“O pouco que contém o muito”

“A prosa de Verissimo tinha um segredo, que não revelarei aqui, mas era o mesmo segredo que fez os egípcios moverem aqueles blocos de granito como se fossem pacotinhos de algodão. Ele passou a vida fazendo isso diante dos olhos de todo mundo (...). Verissimo apostou todas as suas economias literárias (e eu acrescentaria: toda a sua herança, que não foi pouca) numa fórmula simples que não precisarei descobrir, porque Ítalo Calvino (‘Seis Propostas Para o Próximo Milênio’) já o fez por mim: leveza, rapidez, exatidão, visibilidade, multiplicidade, consistência.

Nada disso vem às nossas mãos para cancelar ou desmentir o nosso lado barroco, onde habitam Guimarães Rosa, o Padre Vieira, Coelho Neto, Jorge de Lima, Ariano Suassuna, Osman Lins, Euclides da Cunha e outros igualmente imprescindíveis. A contrapartida da exuberância barroca é a escrita dos que limpam a prosa até deixar o osso alvejando, dos que com dois ou três riscos de tinta permitem ver uma catedral ou uma ninfa nua, dos que em três linhas de verso conjuram uma floresta invernal, dos que nas dez páginas de um conto embutem a biblioteca do absurdo.

Precisamos do Muito que se apoia no Pouco, e do Pouco que contém o Muito.”

Braulio Tavares, escritor e compositor, no blog Mundo Fantasmo, em comentário sobre a obra de Luis Fernando Verissimo (1946-2025)

“Capaz de transmutar a dor em humor”

“Antes de me tornar escritor, eu tinha a mesma desconfiança de boa parte dos leitores: a de que autor e obra fossem uma coisa só. Carne e espelho. Cara de um, focinho da outra. Como se livros melancólicos fossem escritos por autores melancólicos, e assim por diante.

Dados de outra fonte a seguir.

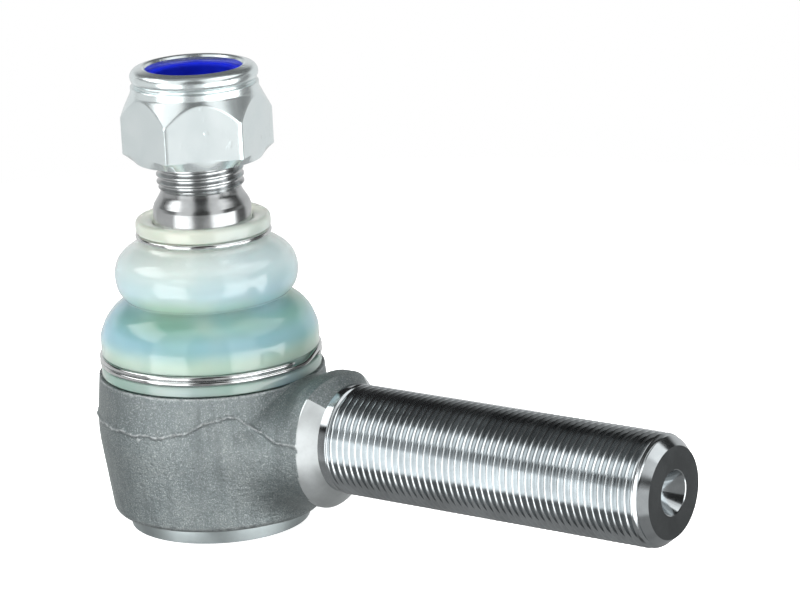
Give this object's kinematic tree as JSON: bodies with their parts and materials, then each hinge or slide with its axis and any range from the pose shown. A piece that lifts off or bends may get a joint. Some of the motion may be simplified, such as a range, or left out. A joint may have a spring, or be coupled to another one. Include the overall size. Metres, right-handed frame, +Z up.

Foi com essa expectativa que me vi diante do autor de uma das obras mais divertidas da literatura brasileira. Esperando que a qualquer momento ele contasse uma história tão engraçada quanto suas crônicas.

Mas Verissimo não era uma pessoa engraçada. Talvez fosse, mas só pelo lado dentro. E talvez esse lado de dentro vazasse para a superfície somente nas oito horas diárias que ele passava diante do computador.

O primeiro traço identificável de sua personalidade era a timidez. Depois de alguns minutos de conversa, outras características vinham à tona: a gentileza, a generosidade, o senso de humanidade. E, cavoucando mais um pouco, a profunda tristeza frente às injustiças sociais.

Saí daquela entrevista desconfiando que Verissimo era um fingidor. Um ser humano triste com as tristezas do mundo e o correr acelerado do tempo. Um alquimista capaz de transformar a dor em humor.

E pensando que se nos encontrássemos de novo eu o convidaria para tomar um vinho. E à certa altura eu ergueria minha taça e proporia um brinde: “À vida”.

E ele me responderia: “Não. À vida não.”

José Rezende Jr, jornalista e escritor mineiro, autor da reportagem “A arte de escrever”, publicada em 1997 no Correio Braziliense.